Un’associazione criminale radicata tra Napoli e provincia, ma attiva su scala nazionale, è stata smantellata dai carabinieri del Comando provinciale di Genova, al termine di un’indagine coordinata dalla Procura ligure.
Tredici persone, tutte residenti nell’area partenopea, sono finite in carcere con l’accusa di aver messo a segno 28 truffe, oltre a 15 tentativi andati a vuoto, tra settembre 2023 e marzo 2024. Le vittime erano quasi sempre anziani, raggirati con le ormai note tecniche del finto maresciallo, del finto avvocato o del finto parente.
Una struttura ben oliata – Dalla logistica ai telefonisti, tutto era studiato nei minimi dettagli – A capo della banda c’erano Alessandro D’Errico e Antonietta Mascitelli, entrambi con precedenti penali, indicati come “zio” e “zia” dagli altri componenti. I due gestivano l’intera macchina operativa: mettevano a disposizione i veicoli, i telefoni e i locali adibiti a veri e propri call center. Qui agivano i “telefonisti”, incaricati di individuare le vittime e di mantenerle al telefono fino all’arrivo del complice incaricato di ritirare denaro e gioielli, fingendosi un conoscente di un familiare coinvolto in guai giudiziari.
Ogni missione era organizzata nei dettagli. I cosiddetti “trasfertisti”, partiti da Napoli la domenica sera, soggiornavano in B&B nelle aree individuate come bersaglio, per poi colpire durante la settimana. I movimenti erano pianificati con l’uso di treni, taxi e auto a noleggio, così da rendere più agevole il raggiungimento dell’abitazione delle vittime. Le comunicazioni tra i vari livelli dell’organizzazione avvenivano attraverso cellulari di vecchia generazione, con schede intestate a cittadini extracomunitari irreperibili, oppure tramite smartphone con utenze registrate a prestanome. I contatti si svolgevano tramite chat e social network.
Tecniche collaudate – Dalle “chiamate filtro” al controllo psicologico delle vittime – Il primo passo era la cosiddetta “chiamata filtro”, telefonate brevissime a utenze fisse delle località prescelte, con lo scopo di capire se dall’altro capo rispondesse una persona anziana. In caso positivo, il numero veniva passato ai promotori, che si spacciavano per marescialli o avvocati, raccontando storie allarmanti – un parente coinvolto in un incidente, un arresto imminente – e chiedendo con urgenza denaro per risolvere la situazione.

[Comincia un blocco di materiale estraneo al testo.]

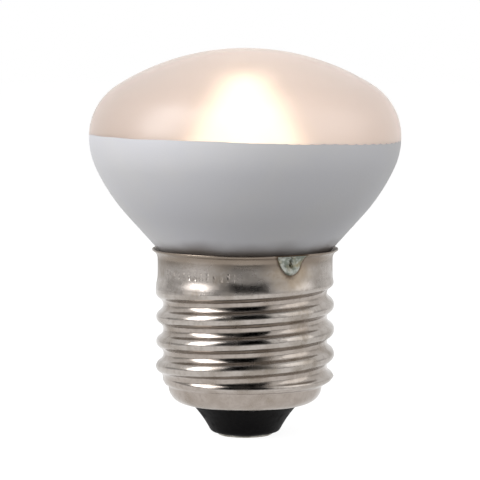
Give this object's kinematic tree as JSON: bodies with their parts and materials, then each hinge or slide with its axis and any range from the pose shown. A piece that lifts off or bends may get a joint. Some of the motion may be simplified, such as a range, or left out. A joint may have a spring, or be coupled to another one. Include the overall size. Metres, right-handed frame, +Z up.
{
  "type": "reptile basking bulb",
  "caption": "Reflector basking lamp: blown glass envelope with frosted face and mirrored bowl, rolled screw cap, black glass insulator and soldered centre contact, lit filament within.",
  "frame": {"origin": "on the axis, in the plane of the centre contact's lowest face", "axes": "+Z up the axis from the cap to the crown of the glass, -Y to the front, +X to the right"},
  "size_m": [0.0456, 0.0456, 0.0569],
  "materials": {
    "envelope_glass": "frosted translucent face, silvered satin bowl",
    "stem_glass": "clear, pressed",
    "lead_wire": "drawn wire",
    "support_wire": "drawn wire",
    "tungsten_coil": "glowing coil",
    "nickelled_shell": "nickel-plated sheet, slightly tarnished",
    "black_glass": "glossy black",
    "contact_metal": "dull, plated",
    "solder": "cast, dull",
    "cement": "baked, matt"
  },
  "bodies": {
    "root": {"glass_envelope": "envelope_glass", "stem_flare": "stem_glass", "exhaust_tube": "stem_glass", "lead_wire_contact": "lead_wire", "lead_wire_rim": "lead_wire", "filament_support_left": "support_wire", "filament_support_right": "support_wire", "filament": "tungsten_coil", "screw_shell": "nickelled_shell", "insulator": "black_glass", "centre_contact": "contact_metal", "contact_solder": "solder", "rim_solder": "solder", "capping_cement": "cement"}
  },
  "joints": []
}
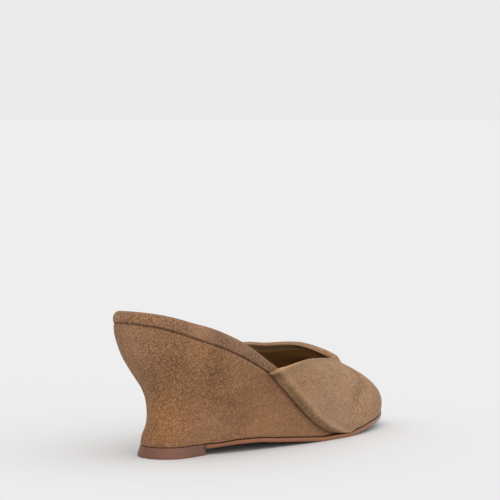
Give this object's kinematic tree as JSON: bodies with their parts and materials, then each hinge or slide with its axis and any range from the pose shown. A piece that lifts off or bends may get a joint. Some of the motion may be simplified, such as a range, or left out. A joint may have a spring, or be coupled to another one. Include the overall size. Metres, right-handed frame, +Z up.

Il complice incaricato del ritiro, già posizionato nei pressi dell’abitazione, entrava in scena solo dopo aver ricevuto il via libera. Nel frattempo, il “telefonista” intratteneva la vittima, impedendole di contattare parenti o forze dell’ordine, mantenendo così il controllo totale della situazione. Grazie a questo meccanismo, la banda è riuscita a ottenere un bottino illecito stimato in oltre 330mila euro.
Sostegno anche in caso di arresto – Avvocati e soldi per i familiari dei complici – L’organizzazione era talmente strutturata da prevedere anche un supporto ai componenti arrestati. In caso di fermo, veniva immediatamente nominato un avvocato e garantito un sostegno economico per i familiari rimasti a casa.
L’indagine – Coordinamento tra Genova e Napoli, due arresti e una denuncia già nei mesi scorsi – Le indagini, condotte dal Nucleo operativo della Compagnia di Genova San Martino, avevano già portato nei mesi scorsi a due arresti in flagranza e a una denuncia. In due casi, le truffe erano state sventate e i militari erano riusciti a recuperare circa 10mila euro.
L’ordinanza di custodia cautelare è stata emessa dal Tribunale di Genova e riguarda un totale di 43 episodi di truffa pluriaggravata. Gli arrestati sono accusati di aver messo in piedi un sistema criminale spietato e scientifico, che ha sfruttato la vulnerabilità degli anziani, colpendo in tutta Italia con un modello criminale replicabile e altamente remunerativo.